What lies from the line containing "# Sleeve: a" through the line containing "imported = [obj"? Print exactly those lines, with both ends, and no others.
>> begin Material
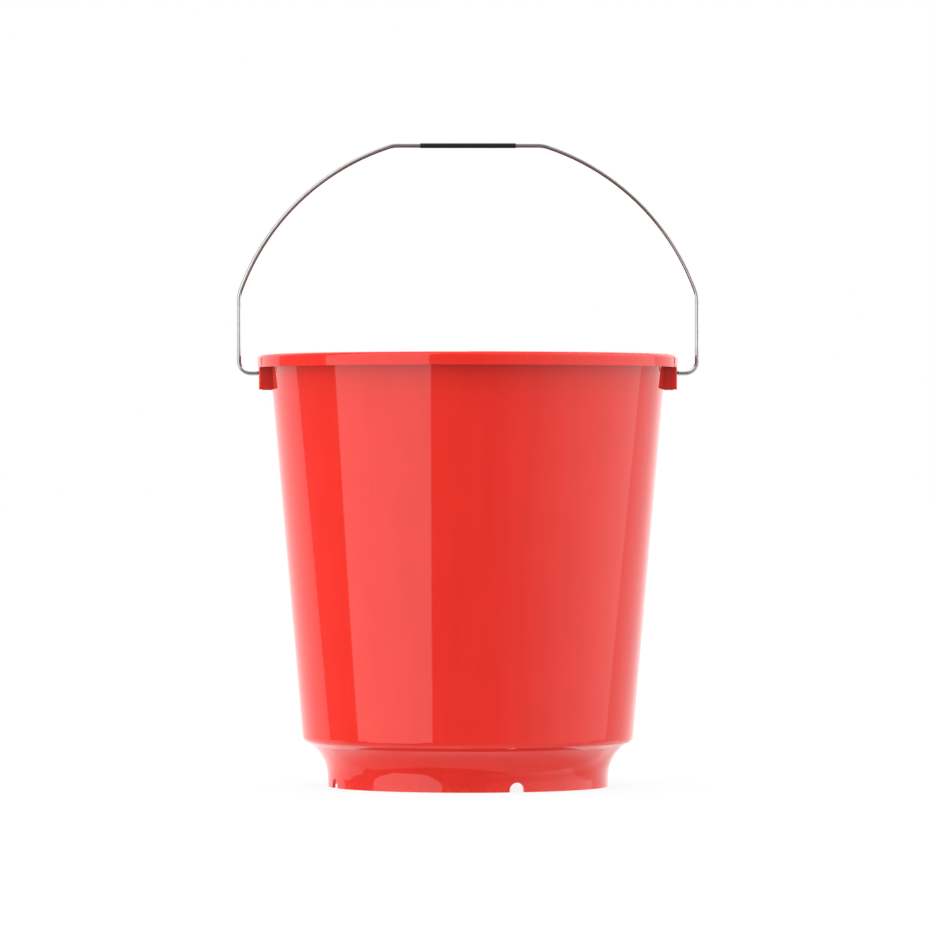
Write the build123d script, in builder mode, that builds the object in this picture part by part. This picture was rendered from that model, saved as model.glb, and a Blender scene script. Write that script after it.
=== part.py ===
from build123d import *
from math import asin, degrees
import os

# A wash bucket: one plastic moulding, a bent wire bail that swings in its two lugs, and a sleeve on
# the bail to hold it by. Millimetres, +Z up. The origin is on the bucket's axis, on the surface that
# it stands on. The lugs and the ends of the bail lie along X, and the front faces -Y.

# Bucket wall, floor and rim
height = 300.0  # top of the rim
rim_r = 147.0
rim_drop = 8.9  # from the top of the rim to the lower edge of its skirt
rim_reach = 8.2  # from the outside of the wall to the outside of the skirt
rim_round = 2.8
mouth_round = 1.4
base_r = 114.9  # outside of the wall, carried down to the foot ring's flare
wall = 2.2
floor_t = 2.5
floor_round = 5.0
web_round = 0.8  # where the wall and the skirt meet the rim's web

# Shoulder and foot ring under the wall
shoulder_z = 28.4  # crease where the flare ends and the sloping shoulder starts
shoulder_rise = 3.8
shoulder_round = 5.0
ledge = 6.0  # from the crease out to the wall
flare_out = 10.9  # how far the foot ring flares out up to the crease
foot_upright = 6.5  # plain upright band at the bottom of the foot ring
notch_w = 10.6
notch_h = 6.6
notch_count = 4
notch_turn = 20.0  # degrees from the front to the first notch

# Gate mark in the middle of the underside
gate_r = 7.0
gate_depth = 0.6
gate_stub_r = 1.6

# Lugs under the rim
lug_width = 29.0
lug_drop = 15.4  # below the rim's skirt
lug_inset = 1.8  # from the outside of the rim in to the lug's outer face
lug_wall = 2.1
lug_round = 1.2
pivot_drop = 3.9  # the bail's axis below the rim's skirt

# Bail
wire_d = 3.0
pivot_gap = 0.08  # all round the wire in its hole
hook_reach = 6.5  # from the bail's axis to the cut end of the wire
hook_bend = 2.3  # starts flush with the inside of the lug's outer wall
wire_chamfer = 0.3
leg_reach = 14.3  # from the lug's outer face to the leg's centre line
foot_bend = 8.4
leg_rise = 54.6  # from the bail's axis to the corner of leg and bow
bail_rise = 158.6  # from the bail's axis to the straight under the sleeve
straight_half = 52.4
bow_swell = 17.9  # how far the bow swells out from the chord between its corners
bow_bend = 20.0

# Sleeve
sleeve_len = 66.5
sleeve_wall = 0.17
sleeve_gap = 0.03  # all round the wire

# Sizes that follow
skirt_z = height - rim_drop
web_z = height - wall
mouth_r = rim_r - rim_reach
lean = (mouth_r - base_r) / (height - shoulder_z)
corner_z = shoulder_z + shoulder_rise
floor_z = shoulder_z + floor_t
foot_r = base_r - ledge - flare_out
flare_rise = shoulder_z - foot_upright
flare_r = (flare_out**2 + flare_rise**2) / (2 * flare_out)
lug_x = rim_r - lug_inset
lug_z = skirt_z - lug_drop
pivot_z = skirt_z - pivot_drop
straight_z = pivot_z + bail_rise
leg_x = lug_x + leg_reach
hook_x = lug_x - lug_wall - hook_bend


def outside_r(z):
    """Outer radius of the conical wall at height z."""
    return base_r + lean * (z - shoulder_z)


def inside_r(z):
    """Inner radius of the conical wall at height z."""
    return outside_r(z) - wall


# Bucket body: the section of one even wall, from the foot ring up to the rim and down to the floor
with BuildPart() as bucket_body:
    with BuildSketch(Plane.XZ):
        with BuildLine():
            flare_centre = (foot_r + flare_r, foot_upright)
            inner_flare_r = flare_r + wall
            outer_turn = degrees(asin(flare_rise / flare_r))
            inner_turn = degrees(asin(flare_rise / inner_flare_r))
            outer_flare = CenterArc(flare_centre, flare_r, 180, -outer_turn)
            inner_flare = CenterArc(flare_centre, inner_flare_r, 180, -inner_turn)
            Polyline(inner_flare @ 0, (foot_r - wall, 0), (foot_r, 0), outer_flare @ 0)
            shell = {
                (outside_r(corner_z), corner_z): shoulder_round,
                (outside_r(web_z), web_z): web_round,
                (rim_r - wall, web_z): web_round,
                (rim_r - wall, skirt_z): 0,
                (rim_r, skirt_z): 0,
                (rim_r, height): rim_round,
                (inside_r(height), height): mouth_round,
                (inside_r(floor_z), floor_z): floor_round,
                (0, floor_z): 0,
                (0, shoulder_z): 0,
            }
            FilletPolyline(outer_flare @ 1, *shell, inner_flare @ 1, radius=shell.values())
        make_face()
    revolve(axis=Axis.Z)

    # Lugs: boxes open below and towards the wall, trimmed flush with the inside of the bucket
    lug_depth = lug_x - inside_r(lug_z)
    with BuildSketch(Plane.XY.offset(lug_z)):
        for side in (1, -1):
            with Locations((side * (lug_x - lug_depth / 2), 0)):
                RectangleRounded(lug_depth, lug_width, lug_round)
            with Locations((side * (lug_x - lug_wall - lug_depth / 2), 0)):
                Rectangle(lug_depth, lug_width - 2 * lug_wall, mode=Mode.SUBTRACT)
    extrude(amount=web_z - lug_z)
    with BuildSketch(Plane.XZ):
        with BuildLine():
            Polyline((0, lug_z), (inside_r(lug_z), lug_z), (inside_r(web_z), web_z), (0, web_z), close=True)
        make_face()
    revolve(axis=Axis.Z, mode=Mode.SUBTRACT)

    # Holes for the bail through the outer walls of both lugs
    with BuildSketch(Plane.YZ.offset(lug_x - lug_wall)):
        with Locations((0, pivot_z)):
            Circle(wire_d / 2 + pivot_gap)
    extrude(amount=lug_wall, mode=Mode.SUBTRACT)
    with BuildSketch(Plane.YZ.offset(-lug_x)):
        with Locations((0, pivot_z)):
            Circle(wire_d / 2 + pivot_gap)
    extrude(amount=lug_wall, mode=Mode.SUBTRACT)

    # Drain notches with round tops in the foot ring
    for number in range(notch_count):
        turn = notch_turn + number * 360 / notch_count
        with BuildSketch(Plane.XZ.rotated((0, 0, turn))):
            with Locations((0, notch_h - notch_w / 2)):
                Circle(notch_w / 2)
            Rectangle(notch_w, notch_h - notch_w / 2, align=(Align.CENTER, Align.MIN))
        extrude(amount=foot_r + flare_out, mode=Mode.SUBTRACT)

    # Gate mark: a shallow round well with a low stub in it
    with BuildSketch(Plane.XY.offset(shoulder_z)):
        Circle(gate_r)
        Circle(gate_stub_r, mode=Mode.SUBTRACT)
    extrude(amount=gate_depth, mode=Mode.SUBTRACT)

# Bail: one wire bent flat in the XZ plane, with its cut ends turned down inside the lugs
with BuildPart() as bail_wire:
    with BuildLine(Plane.XZ) as bail_path:
        cut_end = (hook_x, pivot_z - hook_reach)
        hook_corner = (hook_x, pivot_z)
        foot_corner = (leg_x, pivot_z)
        bow_foot = (leg_x, pivot_z + leg_rise)
        bow_top = (straight_half, straight_z)
        Polyline(cut_end, hook_corner, foot_corner, bow_foot)
        SagittaArc(bow_foot, bow_top, -bow_swell)
        Line(bow_top, (0, straight_z))
        bends = {hook_corner: hook_bend, foot_corner: foot_bend, bow_foot: bow_bend, bow_top: bow_bend}
        for (x, z), bend in bends.items():
            corner = bail_path.vertices().sort_by_distance((x, 0, z))[0]
            fillet(corner, bend)
        mirror(about=Plane.YZ)
    bail_route = bail_path.wire()
    with BuildSketch(Plane(bail_route @ 0, z_dir=bail_route % 0)):
        Circle(wire_d / 2)
    sweep(path=bail_route)
    cut_faces = bail_wire.faces().filter_by(GeomType.PLANE)
    chamfer(cut_faces.edges(), wire_chamfer)

# Sleeve: a thin tube, free to turn on the straight top of the bail
with BuildPart() as grip_sleeve:
    with BuildSketch(Plane.YZ.offset(-sleeve_len / 2)):
        with Locations((0, straight_z)):
            Circle(wire_d / 2 + sleeve_gap + sleeve_wall)
            Circle(wire_d / 2 + sleeve_gap, mode=Mode.SUBTRACT)
    extrude(amount=sleeve_len)

os.makedirs("parts", exist_ok=True)
bucket_body.part.label = "bucket_body"
bail_wire.part.label = "bail_wire"
grip_sleeve.part.label = "grip_sleeve"
export_step(bucket_body.part, "parts/bucket_body.step")
export_step(bail_wire.part, "parts/bail_wire.step")
export_step(grip_sleeve.part, "parts/grip_sleeve.step")
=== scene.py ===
import math

import bpy
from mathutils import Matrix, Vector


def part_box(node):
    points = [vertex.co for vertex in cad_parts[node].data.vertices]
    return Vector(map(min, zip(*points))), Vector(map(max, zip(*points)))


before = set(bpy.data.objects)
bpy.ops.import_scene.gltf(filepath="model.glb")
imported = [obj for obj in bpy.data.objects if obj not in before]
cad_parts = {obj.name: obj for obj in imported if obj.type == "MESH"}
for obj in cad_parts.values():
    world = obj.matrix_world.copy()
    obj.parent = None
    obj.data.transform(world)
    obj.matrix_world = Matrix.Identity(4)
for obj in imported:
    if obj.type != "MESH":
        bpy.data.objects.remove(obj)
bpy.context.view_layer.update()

# Looks for the wash bucket. Everything is in metres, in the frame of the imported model, which gives
# every size and place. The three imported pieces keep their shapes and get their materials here.

# Camera: level, far away, square on to the front of the bucket
CAMERA_DISTANCE = 4.437
CAMERA_HEIGHT = 0.2213
CAMERA_LENS = 245.0
CAMERA_SENSOR = 36.0

# The studio, as gloss sees it. Directions are in degrees. A turn is 0 towards the camera, -180 or
# 180 behind the bucket and positive towards +X, and a climb is 0 at the horizon and positive
# upwards. FRONT and BACK give a brightness at each turn: the front is dark on the left and round
# the camera, with a bright wall on the right, and the back is bright all over.
FRONT = (
    (-130, 0.30), (2, 0.29), (12, 0.36), (21, 0.50), (39, 0.78), (48, 0.98), (68, 1.36), (91, 1.60),
    (105, 1.65), (130, 1.60),
)
BACK = (
    (-180, 1.45), (-170, 1.32), (-145, 1.08), (-120, 0.94), (115, 0.94), (124, 1.00), (140, 1.12),
    (157, 1.44), (180, 1.60),
)
BACK_LEFT = -125.0
BACK_RIGHT = 122.5
BACK_EDGE = 0.3  # softness of its two edges

# How far the back reaches forward: degrees for each degree of climb, degrees at the horizon, most
REACH_LEFT = (-1.8, -1.4, 27.0)
REACH_RIGHT = (-2.3, -7.4, 23.0)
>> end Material
-- The answer --
# Sleeve: a thin tube, free to turn on the straight top of the bail
with BuildPart() as grip_sleeve:
    with BuildSketch(Plane.YZ.offset(-sleeve_len / 2)):
        with Locations((0, straight_z)):
            Circle(wire_d / 2 + sleeve_gap + sleeve_wall)
            Circle(wire_d / 2 + sleeve_gap, mode=Mode.SUBTRACT)
    extrude(amount=sleeve_len)

os.makedirs("parts", exist_ok=True)
bucket_body.part.label = "bucket_body"
bail_wire.part.label = "bail_wire"
grip_sleeve.part.label = "grip_sleeve"
export_step(bucket_body.part, "parts/bucket_body.step")
export_step(bail_wire.part, "parts/bail_wire.step")
export_step(grip_sleeve.part, "parts/grip_sleeve.step")
=== scene.py ===
import math

import bpy
from mathutils import Matrix, Vector


def part_box(node):
    points = [vertex.co for vertex in cad_parts[node].data.vertices]
    return Vector(map(min, zip(*points))), Vector(map(max, zip(*points)))


before = set(bpy.data.objects)
bpy.ops.import_scene.gltf(filepath="model.glb")
imported = [obj for obj in bpy.data.objects if obj not in before]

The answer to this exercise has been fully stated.